業務委託を利用する際は、業務の完遂だけを目的とせず、受託者とのミーティングや情報共有の場を設けるなど、社内に情報を残すための仕組みづくりを整えることも大切です。
委託内容によってはコストが大きくなる
業務委託は、社内の人件費を抑えられるメリットがある一方、委託する業務内容や期間によってはコストがかさんでしまう可能性もあります。
なかでも、IT分野や会計士、弁護士といった専門性の高い領域になるほど、費用は高くなります。
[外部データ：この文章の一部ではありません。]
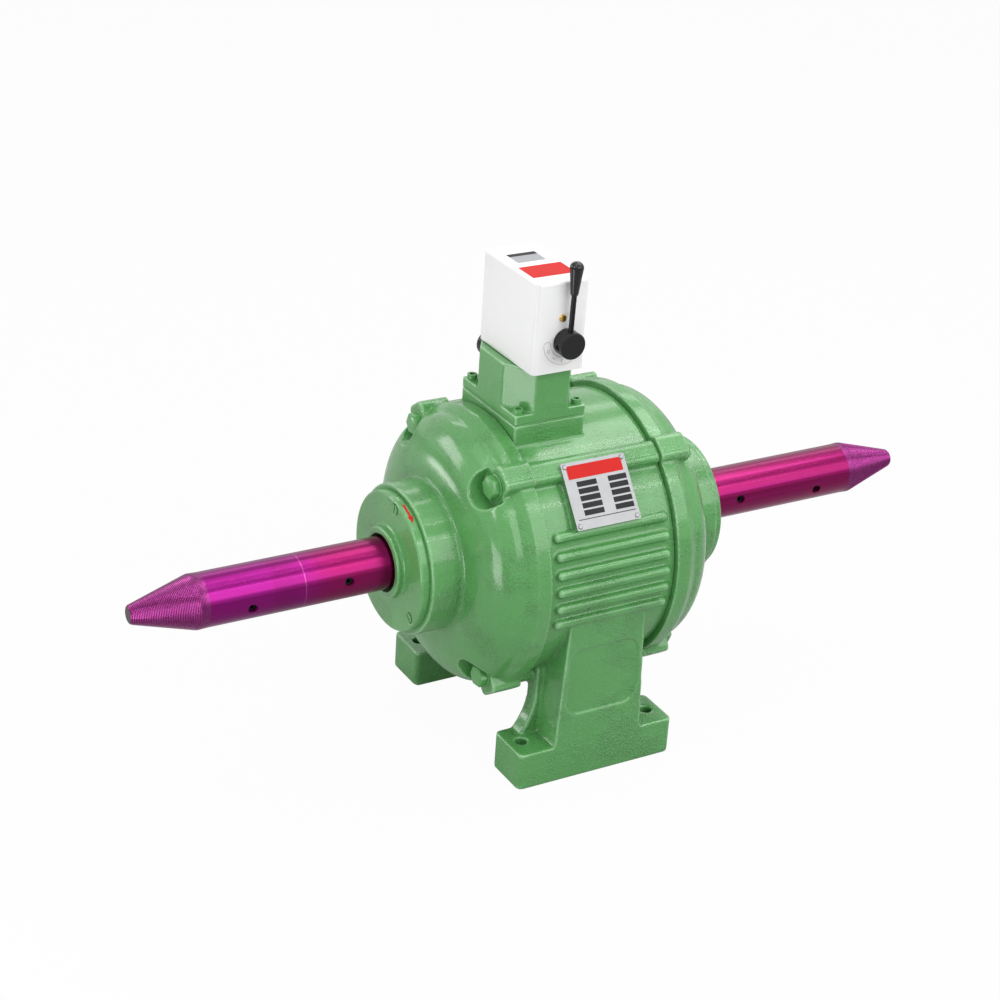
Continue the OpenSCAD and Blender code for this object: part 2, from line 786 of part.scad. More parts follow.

自社にとって必要な分野を絞り、委託期間の見通しを立てたうえで依頼を行うことがポイントです。
デメリットを理解し、自社の状況に合わせて業務提携や業務委託を適切に活用することで、事業の発展につながります。
4. 業務提携と業務委託はどちらを選択すべき?
業務提携と業務委託は、相手方との関係性や目的が大きく異なるため、ケースによって使い分けることが重要です。
例えば、自社のリソースやノウハウだけでは、既存事業の拡大や新規事業の立ち上げといった目標を達成することが難しい企業同士ならば、対等な立場で、お互いのリソースやノウハウを活用する「業務提携」の形態を取ったほうが良いでしょう。
一方、単に一部の業務について自社にリソースとノウハウが無く、すぐにその業務を遂行したい場合には、委託者と受託者の上下関係が存在する「業務委託」の形態を取ったほうが、お互いに割り切って目的を遂行できます。
5. まとめ
業務提携と業務委託は、言葉は似ていますが、意味するところは大きく異なります。それぞれの特性と目的に合わせ、ケースごとに使い分けることが必要です。
業務提携との対比では、資本取引を含む「資本業務提携」という選択肢も存在します。その場合は、M&A仲介会社やFA会社などの専門家に相談すると良いでしょう。